12 thoughts on “Why You Must Visit the Nanjing Massacre Memorial to Understand Modern China

  1. I lived in Shanghai for a bit and went to Nanjing as well but I was never able to bring myself to visit this memorial. And to be completely honest, the stories of the war hit too close to home for me. Even though my family roots are from southern China, growing up my grandma told me stories about the brutalities that happened during the war and one of my friend’s parents became an orphan because of the war. IMO there are so many stories that need to be told and I’m glad you went to the memorial and are sharing some of them.

    1. I also grew up hearing stories of the war from my grandmother (though she grew up in the north during the Japanese occupation of Manchuria), but most of my knowledge of Nanjing came as a teenager and adult when I found books and online articles about what happened. I can understand it hitting too close to home to visit though.

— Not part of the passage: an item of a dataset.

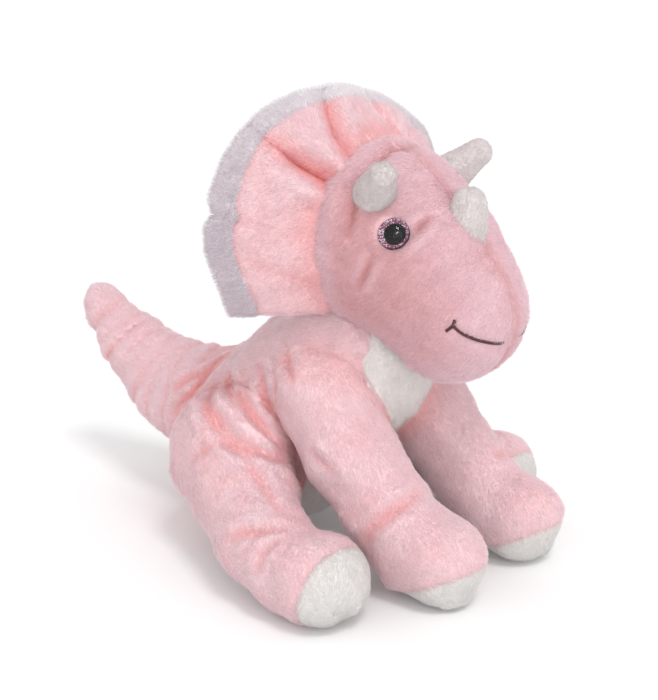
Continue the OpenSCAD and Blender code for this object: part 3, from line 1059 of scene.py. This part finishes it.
def horn_piece(name, node, base, tip, base_r, tip_r):
    low = np.minimum(base, tip) - base_r - 5
    high = np.maximum(base, tip) + base_r + 5
    field = horn_field(base, tip, base_r, tip_r)
    vertices, quads = skin_mesh(field, [], low, high, cell=1.0)
    along = np.tile(tip - base, (len(vertices), 1))
    obj = plush_object(name, HORN, vertices, quads, unit(slope(field, vertices)), along, lean=1.2)
    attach(obj, "head")
    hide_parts(node, node + "_stuffing")


brow_base, brow_tip = NECK + [-27, -18, 66], NECK + [-39, -32.5, 80.5]
horn_piece("right_brow_horn_plush", "right_brow_horn", brow_base, brow_tip, 10.8, 6.2)
horn_piece("left_brow_horn_plush", "left_brow_horn", brow_base * MIRROR, brow_tip * MIRROR, 10.8, 6.2)
horn_piece("nose_horn_plush", "nose_horn", NECK + [-1.5, -51, 41.5], NECK + [-1, -54, 64.3], 12.6, 7.8)


# ------------------------------ threads


def thread_material(slot, colour, shade):
    """Twisted embroidery thread."""
    material, n = new_material(slot)
    twist = {"Vector": n.place, "Scale": 1600.0, "Distortion": 2.0}
    strands = n.add("ShaderNodeTexWave", twist, bands_direction="DIAGONAL").outputs["Fac"]
    more = {"Normal": n.bump(strands, 0.7, 0.0003), "Sheen Weight": 0.2}
    n.output(n.principled(n.mix_colour(strands, shade, colour), n.ramp(strands, 0.45, 0.7), more))
    return material


def thread(name, runs, radius, material):
    """Round thread along one or more runs of points."""
    data = bpy.data.curves.new(name, "CURVE")
    data.dimensions = "3D"
    data.bevel_depth = radius * MM
    data.bevel_resolution = 3
    data.use_fill_caps = True
    for run in runs:
        spline = data.splines.new("NURBS")
        spline.points.add(len(run) - 1)
        for point, place in zip(spline.points, run):
            point.co = (*(place * MM), 1.0)
        spline.use_endpoint_u = True
        spline.order_u = 3
    data.materials.append(material)
    obj = new_object(name, data)
    return obj


def laid_on(field, points, lift):
    """Points brought onto a skin, then lifted off it."""
    points = settle(field, points, 4)
    return points + lift * unit(slope(field, points))


smile = np.vstack([SMILE, SMILE[-2::-1] * MIRROR])
sunk = np.exp(-((smile[:, :1] / 8) ** 4))  # the pile closes over the middle of the smile
smile = laid_on(head_field, smile, 0.55 - 1.4 * sunk)
corners = []
for mirror in (np.ones(3), MIRROR):
    for end in ((-28.6, -66.6, 16.5), (-30.6, -63.2, 11.1)):
        ends = np.array([SMILE[0], NECK + end]) * mirror
        corners.append(laid_on(head_field, np.linspace(*ends, 4), 0.6))
MOUTH_THREAD = thread_material("mouth_thread", rgb(104, 16, 40), rgb(52, 6, 20))
mouth = thread("mouth_embroidery", [smile, *corners], 0.8, MOUTH_THREAD)
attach(mouth, "head")
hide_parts("mouth_stitching")

low, high = [np.array(c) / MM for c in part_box("closing_stitches")]
stitches = []
for t in np.linspace(0, 1, 6):
    place = np.array([0, high[1] + t * (low[1] - high[1]), low[2] + t * (high[2] - low[2])])
    across = place + np.linspace(low[0], high[0], 5)[:, None] * [1, 0, 0]
    stitches.append(laid_on(body_field, across, 0.6))
PINK_THREAD = thread_material("pink_thread", rgb(244, 190, 196), rgb(226, 150, 158))
closing = thread("closing_ladder_stitches", stitches, 0.5, PINK_THREAD)
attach(closing, "torso")
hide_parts("closing_stitches")


# ------------------------------ eyes and inner parts


def lens_material():
    """Clear domed plastic, moulded onto the iris without a gap of air, so it hardly bends the light."""
    material, n = new_material("eye_lens")
    clear = {"IOR": 1.03, "Transmission Weight": 1.0, "Coat Weight": 0.4, "Coat Roughness": 0.04}
    n.output(n.principled((0.98, 0.97, 0.98, 1), n.ramp(n.noise(500.0), 0.0, 0.03), clear))
    return material


def glitter_material():
    """Mauve paint full of small bright flakes, round a printed black middle."""
    material, n = new_material("eye_glitter")
    flakes = n.add("ShaderNodeTexVoronoi", {"Vector": n.place, "Scale": 2200.0})
    chance = n.add("ShaderNodeSeparateColor", {"Color": flakes.outputs["Color"]}).outputs["Red"]
    ground = n.mix_colour(n.noise(260.0), rgb(84, 22, 52), rgb(158, 84, 120))
    colour = n.mix_colour(n.ramp(chance, 0.0, 1.0, 0.68, 0.84), ground, rgb(250, 236, 246))
    reaches = []
    for eye in EYES:
        gap = {0: n.place, 1: tuple((eye + PUPIL_SHIFT) * MM)}
        reaches.append(n.add("ShaderNodeVectorMath", gap, operation="DISTANCE").outputs["Value"])
    reach = n.add("ShaderNodeMath", dict(enumerate(reaches)), operation="MINIMUM").outputs["Value"]
    rim = n.ramp(reach, 0.0, 1.0, 0.0050, 0.0053)
    colour = n.mix_colour(rim, rgb(9, 8, 12), colour)
    relief = n.add("ShaderNodeMath", {0: chance, 1: rim}, operation="MULTIPLY").outputs["Value"]
    more = {"Metallic": 0.3, "Specular IOR Level": 0.1, "Normal": n.bump(relief, 0.6, 0.0004)}
    n.output(n.principled(colour, n.ramp(chance, 0.5, 0.2), more))
    return material


def plain_plastic(name, colour, shade, roughness, gloss=0.5):
    """Moulded plastic with a faint cloudiness."""
    material, n = new_material(name)
    cloud = n.noise(300.0, 3.0)
    rough = n.ramp(cloud, roughness * 0.8, roughness * 1.2)
    more = {"Normal": n.bump(cloud, 0.15, 0.0002), "Specular IOR Level": gloss}
    n.output(n.principled(n.mix_colour(cloud, shade, colour), rough, more))
    return material


def fibre_material():
    """Loose white polyester fibre."""
    material, n = new_material("stuffing")
    wisps = n.noise(240.0, 5.0, Distortion=1.5)
    colour = n.mix_colour(wisps, rgb(226, 222, 214), rgb(250, 248, 242))
    n.output(n.principled(colour, 0.95, {"Normal": n.bump(wisps, 0.8, 0.001), "Sheen Weight": 0.4}))
    return material


KEPT = {
    "eye_lens": lens_material(),
    "eye_iris": glitter_material(),
    "eye_pupil": plain_plastic("eye_pupil", rgb(9, 8, 12), rgb(4, 4, 6), 0.8, gloss=0.05),
    "eye_shank": plain_plastic("eye_shank", rgb(44, 44, 48), rgb(30, 30, 33), 0.45),
    "eye_washer": plain_plastic("eye_washer", rgb(236, 236, 232), rgb(216, 216, 212), 0.5),
    "neck_stuffing": fibre_material(),
}
for node, obj in frame["nodes"].items():
    for ending, material in KEPT.items():
        if node.endswith(ending):
            for slot in obj.material_slots:
                slot.material = material


# ------------------------------ camera, light and floor


def make_camera():
    data = bpy.data.cameras.new("camera")
    data.lens = 82.95
    data.sensor_width = 36.0
    camera = new_object("camera", data)
    camera.location = (-0.6142, -0.5248, 0.3355)
    look_at = Vector((-0.017, -0.0438, 0.106))
    camera.rotation_mode = "QUATERNION"
    camera.rotation_quaternion = (look_at - camera.location).to_track_quat("-Z", "Y")
    bpy.context.scene.camera = camera


def make_sun(name, towards, spread, strength):
    """Soft light without falloff, so the floor stays evenly white; towards points at the light."""
    data = bpy.data.lights.new(name, "SUN")
    data.angle = math.radians(spread)
    data.energy = strength
    light = new_object(name, data)
    light.location = towards * 1.5
    light.rotation_mode = "QUATERNION"
    light.rotation_quaternion = towards.to_track_quat("Z", "Y")


def make_floor():
    side = 12 / MM
    corners = np.array([(-side, -side, 0), (side, -side, 0), (side, side, 0), (-side, side, 0)])
    material, n = new_material("studio_floor")
    glow = {"Specular IOR Level": 0.1, "Emission Color": (1, 1, 1, 1), "Emission Strength": 0.04}
    n.output(n.principled((0.9, 0.9, 0.9, 1), n.ramp(n.noise(3.0), 0.85, 0.95), glow))
    mesh_object("studio_floor", corners, [(0, 1, 2, 3)], material)


make_camera()
make_floor()
make_sun("key", Vector((-0.25, -0.433, 0.866)), 16, 0.87)
make_sun("fill", Vector((-0.6, -0.74, 0.28)), 60, 1.0)
world = bpy.data.worlds.new("studio")
world.use_nodes = True
background = world.node_tree.nodes["Background"].inputs
background["Color"].default_value = (1, 1, 1, 1)
background["Strength"].default_value = 0.84
scene = bpy.context.scene
scene.world = world
scene.view_settings.view_transform = "Standard"
scene.view_settings.look = "None"
scene.cycles_curves.shape = "RIBBONS"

I’ve heard a lot of folks whose families are from Nanjing have a hard time even going back to the city.

  2. The Nanjing Massacre sounds absolutely horrific! Those poor, poor people!
    Visiting museums and memorials like these are so, so important to keep history alive and learn from our mistakes – I imagine the feeling you had visiting and reading about these horrific events was quite similar to how I felt at Auschwitz, and that’s a feeling I can’t really put into words.

    1. Yea. I haven’t been to Auschwitz but I have been to Dachau. The weird thing is because we learned so much about the Holocaust in school and basically nothing about what happened on the eastern front, visiting Dachau felt just as solemn but also very different from visiting the Nanjing Massacre Memorial, if that makes sense.

  3. This is a dark piece of history that I had never even known about, and it’s so important for articles like these so that we never forget the atrocities that happened. Like my grade school history teacher used to say, “Those who don’t learn history are condemned to repeat it.”

    1. Yea, we don’t really learn much about things like this, do we? Tangent but related: this is also why I’m pretty pissed at the recent announcement that College Board is making it so AP World History is only focusing on history that happens after the 1490s…aka after Columbus. So much for world history, it’s only going to increase Euro and American-centric histories at the expense of the history of other peoples and civilizations. And in the one high school class we have that covers anything outside of American and European history.

  4. I’m silenced. I’ve been to China three times and never made it to Nanjing. Now I wish I had. It feels awful to be so blissfully unaware of such atrocities. I lived in Rwanda for a few years and remember similar feelings when at the genocide memorial museum there.

    1. It’s hard when we don’t get much education in the West about things that happened outside of North America and Europe. I was too young when Rwanda happened and don’t remember ever learning about it until I was in my midteens and probably because of Hotel Rwanda the movie.

  5. Thank you for writing and sharing this. I don’t think I could ever have the heart to visit myself, but reading and understanding a little is important. History is so much more than textbooks… to truly appreciate it we need to go out into the world and see it. Since becoming a traveler, I’m suddenly much more interested in history (and linguistics) because I want to understand the people wherever I am.

    1. Yea I think it adds an extra layer to the experience. I know I really have deeper experiences when I visited places I’d studied (i.e. a lot of places in Europe) vs ones I didn’t (i.e. southeast Asia). For the latter, it’s only when I’ve spent weeks upon weeks in a place that I’ve learned enough to feel that higher level of understanding.

  6. Yet another profound example where humanity collectively failed. My heart goes out to the sufferers. I am an Indian and grew up hearing multiple propaganda against the Chinese yet did not know about this. the relatively newer Mao and (his imminent followers in Indian subcontinent) makes more headlines in the media. Thank you for this blog post.

    1. Mao did a lot of crap as well (and today’s Chinese leadership is just beginning to be more accepting of criticism of his actions) but they were generally less atrocious and evil and more for political and ideological gain.
      The bright spot in the Nanjing Massacre is the Nanjing Safety Zone Committee members who stayed behind to provide refuge to Chinese civilians.